>>
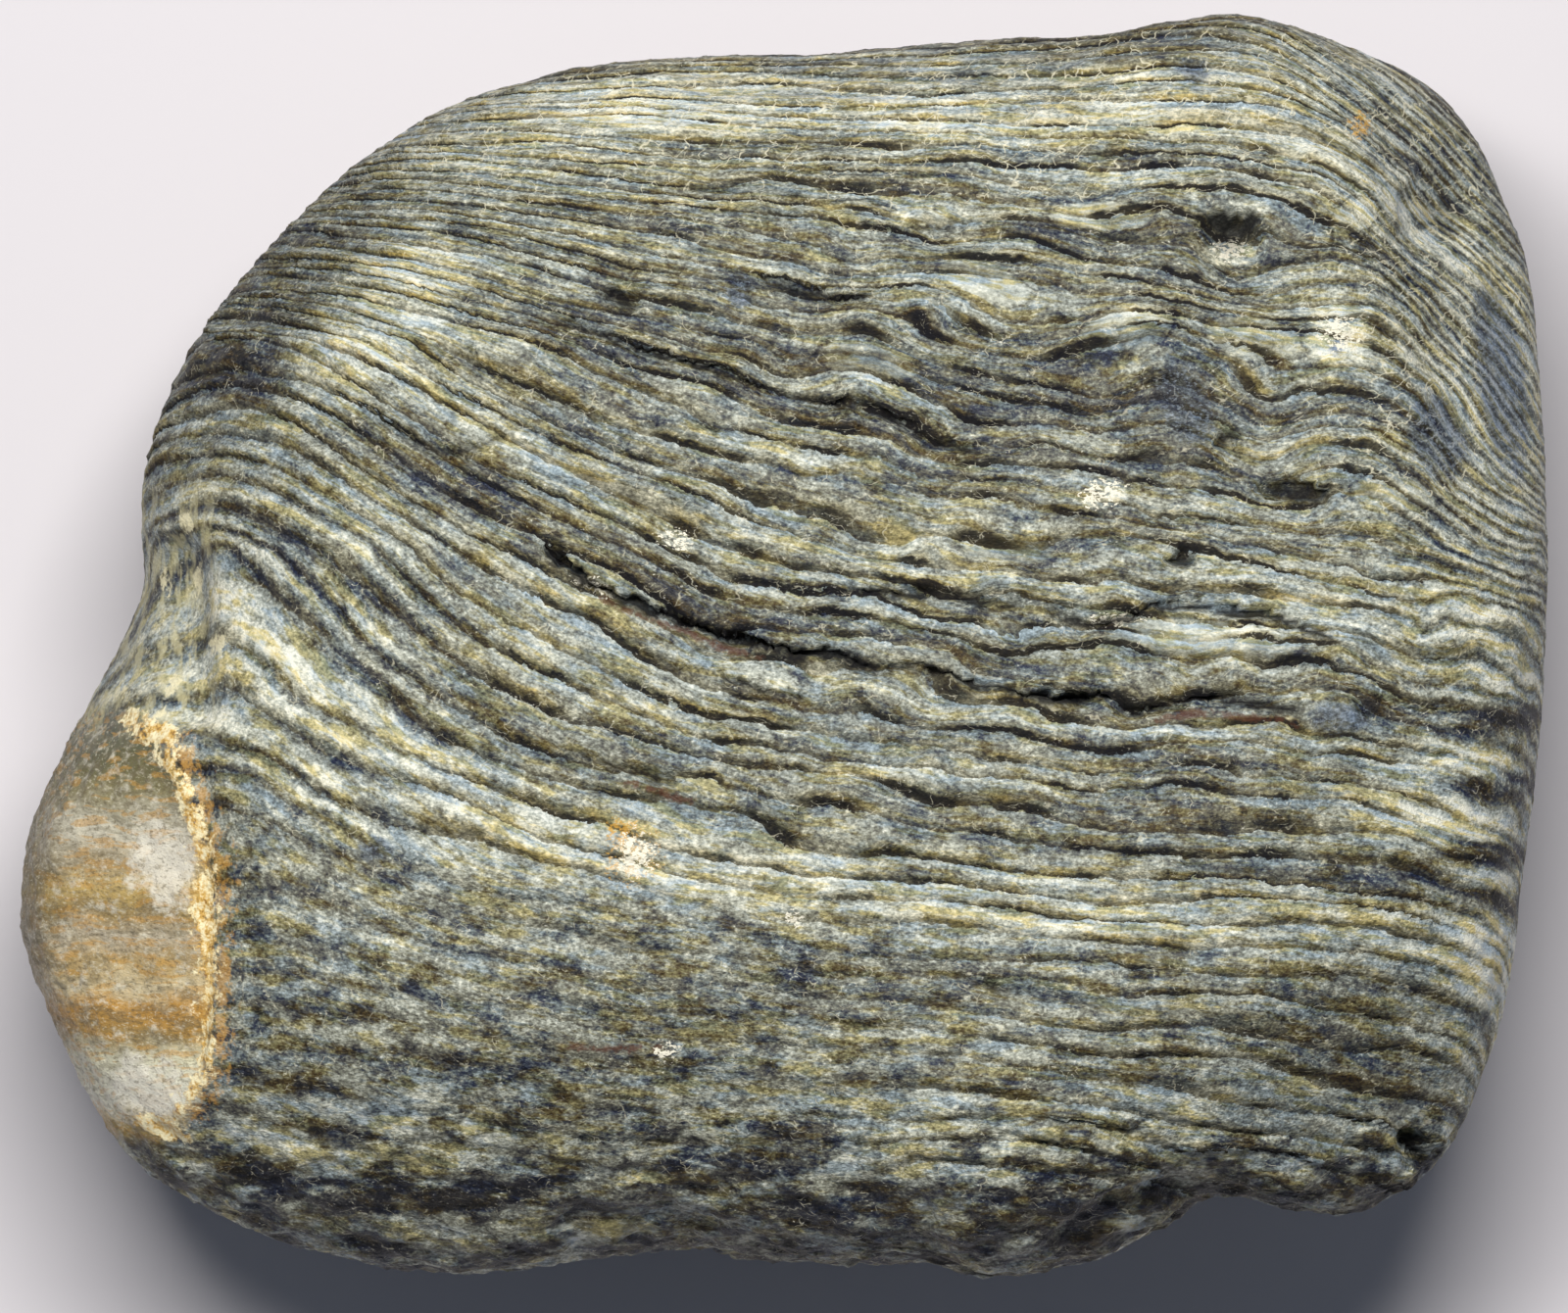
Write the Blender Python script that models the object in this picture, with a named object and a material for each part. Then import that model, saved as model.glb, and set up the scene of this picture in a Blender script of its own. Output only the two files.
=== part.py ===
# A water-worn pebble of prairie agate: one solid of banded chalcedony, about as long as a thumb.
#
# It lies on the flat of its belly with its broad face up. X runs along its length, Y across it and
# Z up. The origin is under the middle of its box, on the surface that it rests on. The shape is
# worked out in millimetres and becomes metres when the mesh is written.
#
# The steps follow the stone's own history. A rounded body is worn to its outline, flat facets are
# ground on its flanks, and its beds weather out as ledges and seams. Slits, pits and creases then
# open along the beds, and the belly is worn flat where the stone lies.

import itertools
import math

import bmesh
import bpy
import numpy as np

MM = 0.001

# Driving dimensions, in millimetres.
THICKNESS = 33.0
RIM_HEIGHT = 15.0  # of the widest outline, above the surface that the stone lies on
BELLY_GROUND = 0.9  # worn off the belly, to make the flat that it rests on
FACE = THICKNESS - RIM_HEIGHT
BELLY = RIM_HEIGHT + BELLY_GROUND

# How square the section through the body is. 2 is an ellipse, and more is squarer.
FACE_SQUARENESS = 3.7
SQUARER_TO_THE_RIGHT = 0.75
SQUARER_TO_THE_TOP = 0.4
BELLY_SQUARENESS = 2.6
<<
■ Given task ■
Pick out all lines containing the string "that".

■ Task answer ■
Write the Blender Python script that models the object in this picture, with a named object and a material for each part. Then import that model, saved as model.glb, and set up the scene of this picture in a Blender script of its own. Output only the two files.
# Z up. The origin is under the middle of its box, on the surface that it rests on. The shape is
RIM_HEIGHT = 15.0  # of the widest outline, above the surface that the stone lies on
BELLY_GROUND = 0.9  # worn off the belly, to make the flat that it rests on